After the game ends at 8:30, you could schedule an additional 20 minutes for your children’s frivolity if you like. Once you drive home you can cut down to 30 minutes working on open source stuff. A small sacrifice for their joy.
Send kids to their rooms by 9:30. Let them sleep whenever they feel like as long as they are quiet and in their room. Spend time with your partner and prepare yourselves for the night out.
By 9:45 the baby sitter arrives and you two head out for the movies. A baby sitter can be very cheap if your kids are older, often they are just a high school student doing homework or watching TV while your kids sleep or play. Don’t need a PHD.
You could be home by 1 AM depending on movie length. 6 hours of sleep is good enough, you can do it all again the next day.
It’s very doable, especially if you decide you don’t actually want to follow the same schedule everyday.
This schedule, even as a theory, assumes you work from home and have a partner who does not work and a babysitter? I don't actually know what percent of families that describes, but my guess is it's pretty low
Okay but at some point you have to make choices to work toward the life you want, it’s not just going to happen by accident with you chasing whatever you can, and that’s what people don’t understand.
If you want this schedule, prioritize a WFH career and find a partner who wants to stay home and earn enough money to hire a babysitter. If you don’t then this won’t be available to you and it’s your own fault.
But even without a job, you still need energy and motivation.

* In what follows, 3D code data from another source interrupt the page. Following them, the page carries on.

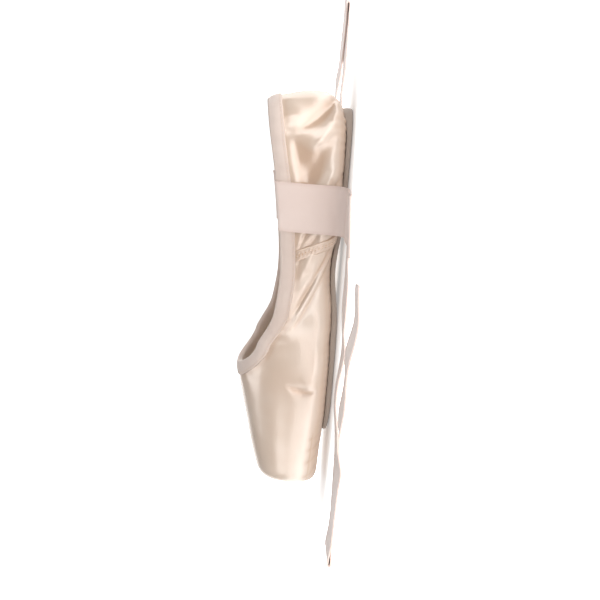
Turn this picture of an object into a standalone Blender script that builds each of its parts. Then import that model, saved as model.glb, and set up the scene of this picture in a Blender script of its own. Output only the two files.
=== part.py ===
# Pointe shoe, standing empty on its sole. Metres, +X to the toe, +Y the left side, +Z up.
# The origin is on the floor, under the middle of the shoe without its ribbons.
# It is made on a straight last, so left and right sides are alike.

import math
from collections import namedtuple

import bmesh
import bpy
import numpy as np

# Sizes of the last
LENGTH = 0.235
BALL_WIDTH = 0.072
WAIST_WIDTH = 0.050
HEEL_WIDTH = 0.054
PLATFORM_WIDTH = 0.046
PLATFORM_HEIGHT = 0.034
THROAT_HEIGHT = 0.055
ARCH_RISE = 0.003
TOE_SPRING = 0.0045
HEEL_RADIUS = 0.029
TOE_RADIUS = 0.011

# Sizes of the top edge
HEEL_HEIGHT = 0.050
SIDE_HEIGHT = 0.039
WAIST_HEIGHT = 0.0345
WING_HEIGHT = 0.045
VAMP_LENGTH = 0.070
THROAT_DEPTH = 0.017

# Sizes of the pieces
UPPER_WALL = 0.0016
BOX_WALL = 0.0030
BOX_LENGTH = 0.058
LASTING_MARGIN = 0.007
SOLE_THICKNESS = 0.0023
SOLE_HEEL_WIDTH = 0.038
SOLE_WAIST_WIDTH = 0.027
SOLE_BALL_WIDTH = 0.054
SOLE_HEEL_SETBACK = 0.009
SOLE_TOE_SETBACK = 0.033
INSOLE_THICKNESS = 0.0015
INSOLE_SPREAD = 0.002
INSOLE_CLEARANCE = 0.0005
BINDING_WIDTH = 0.0075
BINDING_INSIDE = 0.0055
BINDING_THICKNESS = 0.0007
SEAM_WIDTH = 0.0065
SEAM_THICKNESS = 0.0007
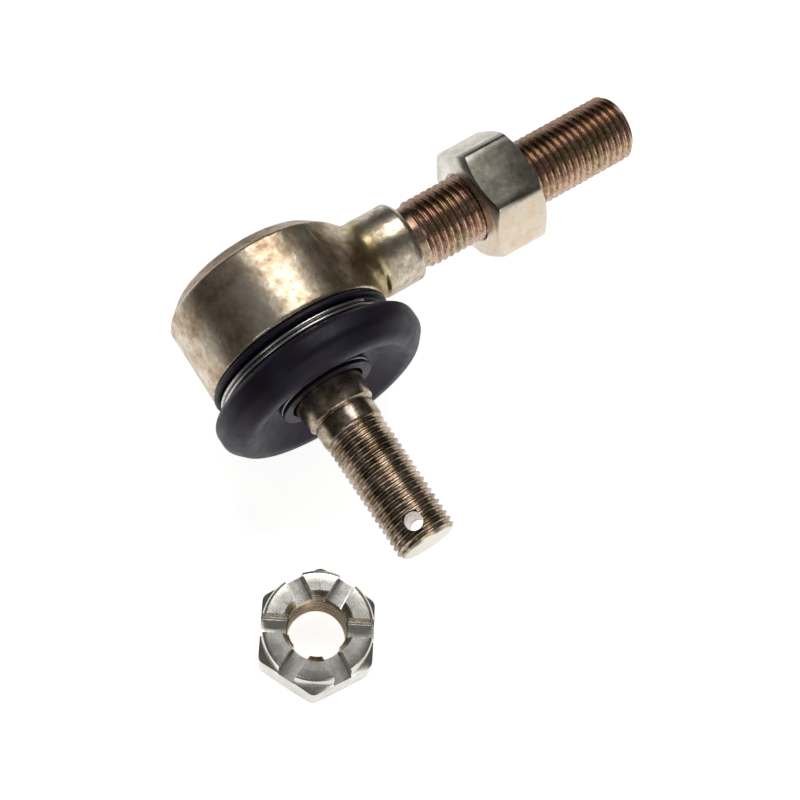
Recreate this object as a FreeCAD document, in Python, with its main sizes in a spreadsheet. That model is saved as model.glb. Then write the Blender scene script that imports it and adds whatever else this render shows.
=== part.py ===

The tax of switching between tasks (or hobbies) doesn’t magically disappear. Neither does the time suck of social media.
I want effort, lot's of it, but let's not nitpick ...
Off the top of my head: Nobel Prize winning, world-beneficial research; lots of loving, open, deeply connected relationships; grow rapidly; be someone people turn to for support (because I help them), ...
Many people are compelled to do that, but almost everyone wants more out of life. Strong evidence is that they take more whenever they can get it.